4.2.3 Perbedaan Sosial Masyarakat Bolaang Mongondow Berdasarkan Faktor Pekerjaan Faktor pekerjaan seseorang turut menjadi penentu strata sosial orang tersebut. Dalam novel, tokoh Muna yang bangsawan menentang kodrat kebangsawanannya dan memilih bekerja sebagai petani. Kesungguhannya untuk bertani dibuktikannya dengan menerima lahan perkebunan yang terletak di Pinolosian yang di berikan oleh Datu’. Lahan tersebut dikelolahnya dan setelah mendapatkan hasil maka diboyongnya istrinya yang bernama Bulan dan anak-anaknya untuk tinggal di sana. Dikaitkan dengan sejarah di masa kerajaan Bolaang Mongondow, umumnya masyarakat yang dekat dengan Bandar (pusat pemerintahan) membuka lahan pertanian di pedalaman. Setelah mereka sudah berhasil maka kepala-kepala keluarga itu memboyong anak istrinya dan anggota keluarga lain ke pemukiman baru seperti yang dilakukan tokoh Muna dalam novel. Akhirnya pemukiman baru menjadi desa baru yang disebut Totabuan. Berdasarkan sejarah Bolaang Mongondow, awal mulanya, penduduk Bolaang Mongondow mencari makan dengan mengumpulkan dari hutan, berburu dan menangkap ikan. Nanti setelah datangnya para pedagang asing dari Portugis dan Spanyol yang memperkenalkan cara bercocok tanam, maka mata pencarian berubah menjadi bertani, baik itu bercocok tanam padi, jagung maupun kelapa.
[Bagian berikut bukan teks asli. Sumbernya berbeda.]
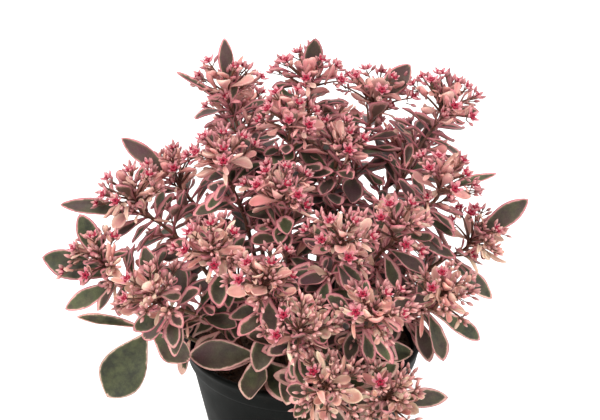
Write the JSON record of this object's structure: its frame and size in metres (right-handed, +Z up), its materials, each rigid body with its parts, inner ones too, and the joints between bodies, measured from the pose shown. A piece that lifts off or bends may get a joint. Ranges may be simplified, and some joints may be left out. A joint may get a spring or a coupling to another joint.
{
  "type": "potted variegated stonecrop",
  "caption": "Variegated stonecrop in flower: pink-edged leaves under loose clusters of small rosy stars, growing in a round black nursery pot.",
  "frame": {"origin": "centre of the pot's foot, on the surface that it stands on", "axes": "+Z up, -Y towards the side that faces the viewer in the picture"},
  "size_m": [0.3014, 0.2973, 0.3066],
  "materials": {
    "pot_plastic": "black moulded plastic with a low satin sheen",
    "soil": "dark crumbly peat and bark mix, fully rough",
    "leaf_and_stem": "smooth waxy olive leaf with a pink and cream margin, on a purple brown stem",
    "flower": "soft waxy pink petals, dusty rose buds and salmon bracts"
  },
  "bodies": {
    "root": {"pot": "pot_plastic", "potting_soil": "soil", "leafy_stem_01": "leaf_and_stem", "leafy_stem_02": "leaf_and_stem", "leafy_stem_03": "leaf_and_stem", "leafy_stem_04": "leaf_and_stem", "leafy_stem_05": "leaf_and_stem", "leafy_stem_06": "leaf_and_stem", "leafy_stem_07": "leaf_and_stem", "leafy_stem_08": "leaf_and_stem", "leafy_stem_09": "leaf_and_stem", "leafy_stem_10": "leaf_and_stem", "leafy_stem_11": "leaf_and_stem", "leafy_stem_12": "leaf_and_stem", "leafy_stem_13": "leaf_and_stem", "leafy_stem_14": "leaf_and_stem", "leafy_stem_15": "leaf_and_stem", "leafy_stem_16": "leaf_and_stem", "leafy_stem_17": "leaf_and_stem", "leafy_stem_18": "leaf_and_stem", "leafy_stem_19": "leaf_and_stem", "leafy_stem_20": "leaf_and_stem", "leafy_stem_21": "leaf_and_stem", "leafy_stem_22": "leaf_and_stem", "leafy_stem_23": "leaf_and_stem", "leafy_stem_24": "leaf_and_stem", "leafy_stem_25": "leaf_and_stem", "leafy_stem_26": "leaf_and_stem", "leafy_shoot_01": "leaf_and_stem", "leafy_shoot_02": "leaf_and_stem", "leafy_shoot_03": "leaf_and_stem", "leafy_shoot_04": "leaf_and_stem", "leafy_shoot_05": "leaf_and_stem", "flower_head_01": "flower", "flower_head_02": "flower", "flower_head_03": "flower", "flower_head_04": "flower", "flower_head_05": "flower", "flower_head_06": "flower", "flower_head_07": "flower", "flower_head_08": "flower", "flower_head_09": "flower", "flower_head_10": "flower", "flower_head_11": "flower", "flower_head_12": "flower", "flower_head_13": "flower", "flower_head_14": "flower", "flower_head_15": "flower", "flower_head_16": "flower", "flower_head_17": "flower", "flower_head_18": "flower", "flower_head_19": "flower", "flower_head_20": "flower", "flower_head_21": "flower", "flower_head_22": "flower", "flower_head_23": "flower", "flower_head_24": "flower", "flower_head_25": "flower", "flower_head_26": "flower"}
  },
  "joints": []
}
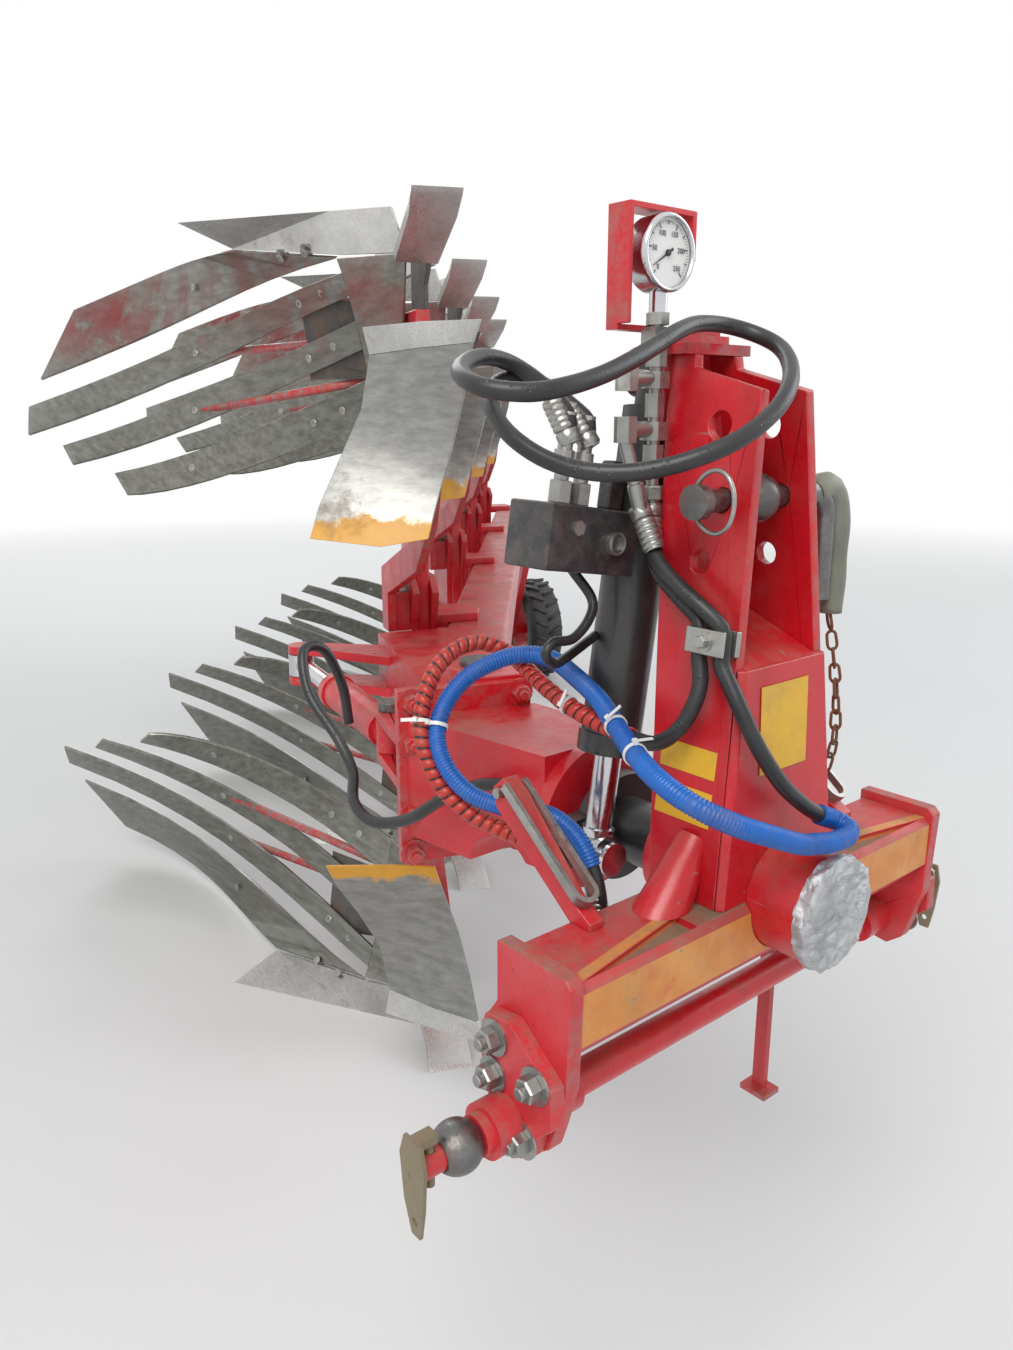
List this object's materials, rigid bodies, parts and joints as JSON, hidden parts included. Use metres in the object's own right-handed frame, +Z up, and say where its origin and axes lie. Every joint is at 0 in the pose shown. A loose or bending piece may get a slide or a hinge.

Makin lama persawahan makin luas. Untuk menambah kebun lading, para petani mulai membuka ladangnya di lereng-lereng gunung. Hasil padi dan jagung di samping untuk dijadikan makanan juga dijual untuk mendapatkan uang. Apabila persediaan padi dan jagung semakin berkurang penduduk menggantinya dengan mengolah sagu. Bertani umumnya dikerjakan oleh rakyat biasa. Golongan Mododatu dan Kohongian tidak melakukan pekerjaan itu. Jika seseorang dari Golongan Mododatu dan Kohongian memiliki lahan pertanian, umumnya lahan tersebut dikerjakan oleh budak mereka (kaum ata). Para bangsawan biasanya hanya mengawasi saja.